■ **Instructions to follow**
Each entry below is to be printed verbatim.

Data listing

------------------------------------

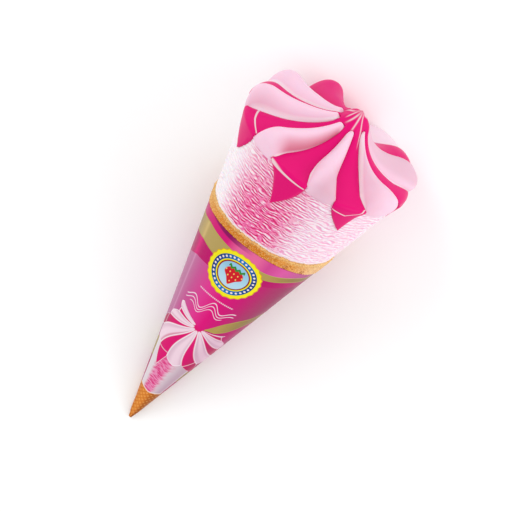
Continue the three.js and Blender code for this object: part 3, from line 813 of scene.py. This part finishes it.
def sauce_faces(base, across, floor_radius, fall):
    """The sauce's outside and inside. It is thick in the flutes, and thinner down the drips."""
    apart = np.concatenate([risen(floor_radius), 1 + 0 * fall])
    bulge = np.sqrt(np.clip(1 - (across * apart) ** 2, 0, 1))
    thin = np.concatenate([1 + 0 * floor_radius, 1 - 0.45 * fall])
    edge = smoothstep(0.8, 1, abs(across)) * np.concatenate([0 * floor_radius, smoothstep(0.05, 0.35, fall)])
    depth = lerp(SAUCE_EDGE, SAUCE, bulge) * thin * (1 - 0.8 * edge)
    normals = grid_normals(base)
    return base + normals * depth[..., None], base - normals * SAUCE_SKIRT


def sauce(material):
    """The sauce over the peak and in the flutes, and its pointed drips down the wall."""
    columns = top_columns(26, 3)
    k, across = columns["k"], np.where(columns["on_rib"], 1, columns["across"])
    top = np.concatenate([np.linspace(0.012, 0.2, 26), np.linspace(0.2, 1, 84)[1:]])[:, None]
    fall = np.linspace(0, 1, 40)[1:, None]
    floor_radius, spread = bed(top)[0], SAUCE_SPREAD + CORNER_SPREAD * smoothstep(0.85, 1, top)
    azimuth = column_azimuth(columns, top, floor_radius, spread)
    radius, height = top_surface(columns, top, azimuth, FLUTE_FILL[k])
    drip, drop = drip_azimuth(columns, across, fall), DRIP_LENGTH[k] * fall
    on_wall = round_axis(wall_radius(drip, SHOULDER - drop), drip, SHOULDER - drop)
    base = np.concatenate([top_point(radius, azimuth, height), on_wall])
    near_shoulder = np.exp(-((np.arange(len(base)) - len(top) + 0.5) / 5) ** 2)[:, None, None]
    outer, inner = sauce_faces(smoothed(base, near_shoulder, 3), across, floor_radius, fall)
    covered = np.ones((len(base) - 1, len(k)), bool)
    covered[SAUCE_ROWS:, columns["on_rib"]] = False
    poles = np.array([top_point(0, 0, PEAK_HEIGHT), top_point(0, 0, PEAK_HEIGHT - 2)])
    share = np.where(columns["on_rib"], 0.5 + columns["along"] / 2, (across + 1) / 4)
    up = np.concatenate([(top - 1) * 18 + 0 * azimuth, drop]) / 100 + 0.5
    uv = laid_out(np.append(k + share, FLUTE_COUNT) / FLUTE_COUNT, up)
    values = dict(gleam=np.concatenate([gleams(azimuth, floor_radius), 0 * drip]))
    mesh = skin(outer, inner, poles, covered, uv, values)
    add_piece(
        "strawberry_sauce_skin", material=material, node="strawberry_sauce", slot="strawberry_sauce", **mesh)


# Materials ----------------------------------------------------------------------------------------
def paper_material():
    """Glossy printed paper. The print is laid out by azimuth and by height along the axis."""
    material, tree, shader = new_material("printed_paper", 0.3, Specular_IOR_Level=0.08)
    u, v = surface_uv(tree)
    azimuth, height = u * 360 - 180, v * 100
    colour, gold = swept_bands(tree, azimuth, height)
    flat_x, flat_y = unrolled(azimuth, height)
    colour = streaked_field(tree, colour, azimuth, height)
    colour = printed_fan(tree, colour, azimuth, flat_x, flat_y)
    colour = waffle_tip(tree, colour, azimuth, height, flat_x, flat_y)
    colour = flourish(tree, colour, azimuth, height)
    colour = round_seal(tree, colour, flat_x, flat_y)
    colour = shaded(tree, colour, placed(tree, MOTTLE, size=9, strength=0.03))
    feed(shader.inputs["Base Color"], colour)
    feed(shader.inputs["Metallic"], gold * 0.25)
    return material


def unrolled(azimuth, height):
    """Millimetres on the sleeve laid flat: to the right of the front line, and out from the apex."""
    out = height * (1 / math.cos(TILT))
    turned = azimuth * (math.sin(TILT) * TAU / 360)
    return out * turned.sin(), out * turned.cos()


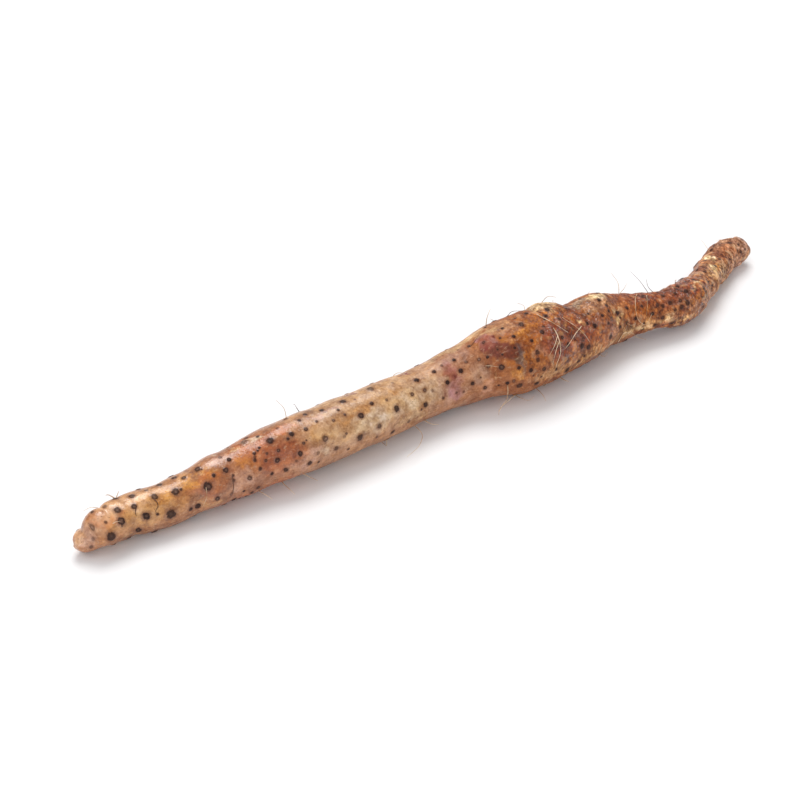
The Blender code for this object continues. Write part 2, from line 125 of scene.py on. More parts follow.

------------------------------------

■ **Finished task**
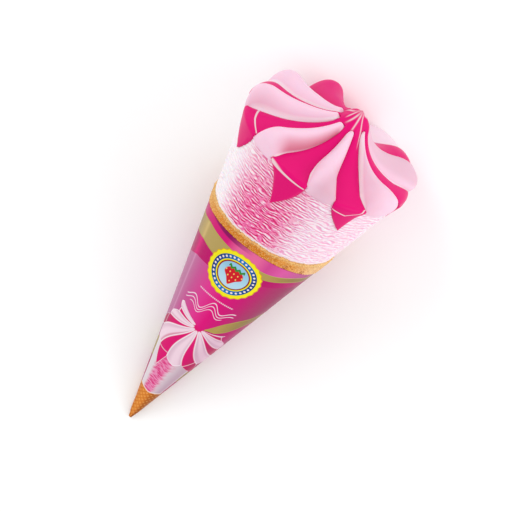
Continue the three.js and Blender code for this object: part 3, from line 813 of scene.py. This part finishes it.
def sauce_faces(base, across, floor_radius, fall):
    """The sauce's outside and inside. It is thick in the flutes, and thinner down the drips."""
    apart = np.concatenate([risen(floor_radius), 1 + 0 * fall])
    bulge = np.sqrt(np.clip(1 - (across * apart) ** 2, 0, 1))
    thin = np.concatenate([1 + 0 * floor_radius, 1 - 0.45 * fall])
    edge = smoothstep(0.8, 1, abs(across)) * np.concatenate([0 * floor_radius, smoothstep(0.05, 0.35, fall)])
    depth = lerp(SAUCE_EDGE, SAUCE, bulge) * thin * (1 - 0.8 * edge)
    normals = grid_normals(base)
    return base + normals * depth[..., None], base - normals * SAUCE_SKIRT


def sauce(material):
    """The sauce over the peak and in the flutes, and its pointed drips down the wall."""
    columns = top_columns(26, 3)
    k, across = columns["k"], np.where(columns["on_rib"], 1, columns["across"])
    top = np.concatenate([np.linspace(0.012, 0.2, 26), np.linspace(0.2, 1, 84)[1:]])[:, None]
    fall = np.linspace(0, 1, 40)[1:, None]
    floor_radius, spread = bed(top)[0], SAUCE_SPREAD + CORNER_SPREAD * smoothstep(0.85, 1, top)
    azimuth = column_azimuth(columns, top, floor_radius, spread)
    radius, height = top_surface(columns, top, azimuth, FLUTE_FILL[k])
    drip, drop = drip_azimuth(columns, across, fall), DRIP_LENGTH[k] * fall
    on_wall = round_axis(wall_radius(drip, SHOULDER - drop), drip, SHOULDER - drop)
    base = np.concatenate([top_point(radius, azimuth, height), on_wall])
    near_shoulder = np.exp(-((np.arange(len(base)) - len(top) + 0.5) / 5) ** 2)[:, None, None]
    outer, inner = sauce_faces(smoothed(base, near_shoulder, 3), across, floor_radius, fall)
    covered = np.ones((len(base) - 1, len(k)), bool)
    covered[SAUCE_ROWS:, columns["on_rib"]] = False
    poles = np.array([top_point(0, 0, PEAK_HEIGHT), top_point(0, 0, PEAK_HEIGHT - 2)])
    share = np.where(columns["on_rib"], 0.5 + columns["along"] / 2, (across + 1) / 4)
    up = np.concatenate([(top - 1) * 18 + 0 * azimuth, drop]) / 100 + 0.5
    uv = laid_out(np.append(k + share, FLUTE_COUNT) / FLUTE_COUNT, up)
    values = dict(gleam=np.concatenate([gleams(azimuth, floor_radius), 0 * drip]))
    mesh = skin(outer, inner, poles, covered, uv, values)
    add_piece(
        "strawberry_sauce_skin", material=material, node="strawberry_sauce", slot="strawberry_sauce", **mesh)


# Materials ----------------------------------------------------------------------------------------
def paper_material():
    """Glossy printed paper. The print is laid out by azimuth and by height along the axis."""
    material, tree, shader = new_material("printed_paper", 0.3, Specular_IOR_Level=0.08)
    u, v = surface_uv(tree)
    azimuth, height = u * 360 - 180, v * 100
    colour, gold = swept_bands(tree, azimuth, height)
    flat_x, flat_y = unrolled(azimuth, height)
    colour = streaked_field(tree, colour, azimuth, height)
    colour = printed_fan(tree, colour, azimuth, flat_x, flat_y)
    colour = waffle_tip(tree, colour, azimuth, height, flat_x, flat_y)
    colour = flourish(tree, colour, azimuth, height)
    colour = round_seal(tree, colour, flat_x, flat_y)
    colour = shaded(tree, colour, placed(tree, MOTTLE, size=9, strength=0.03))
    feed(shader.inputs["Base Color"], colour)
    feed(shader.inputs["Metallic"], gold * 0.25)
    return material


def unrolled(azimuth, height):
    """Millimetres on the sleeve laid flat: to the right of the front line, and out from the apex."""
    out = height * (1 / math.cos(TILT))
    turned = azimuth * (math.sin(TILT) * TAU / 360)
    return out * turned.sin(), out * turned.cos()


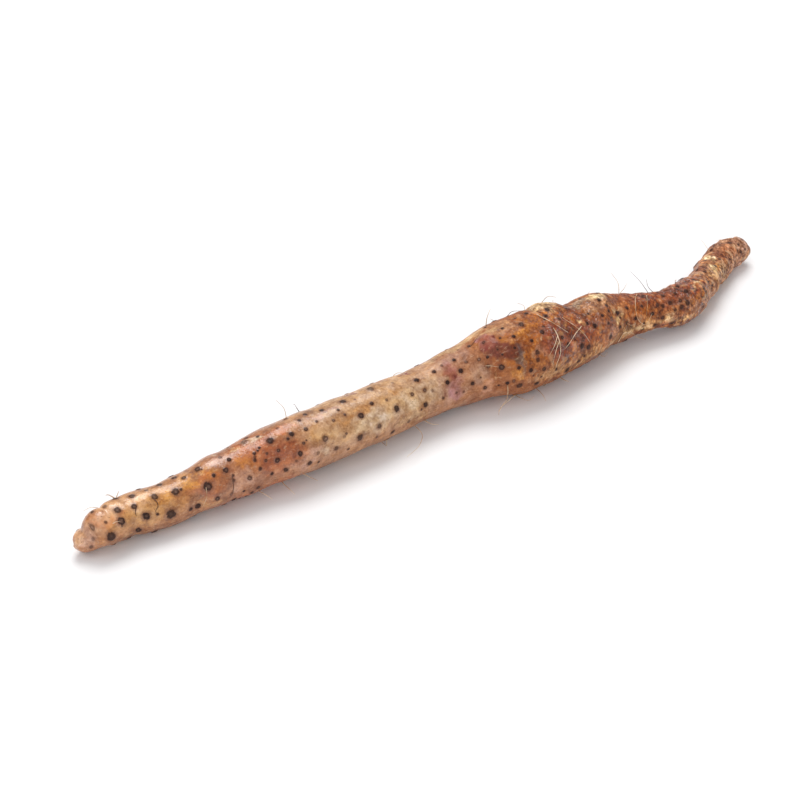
The Blender code for this object continues. Write part 2, from line 125 of scene.py on. More parts follow.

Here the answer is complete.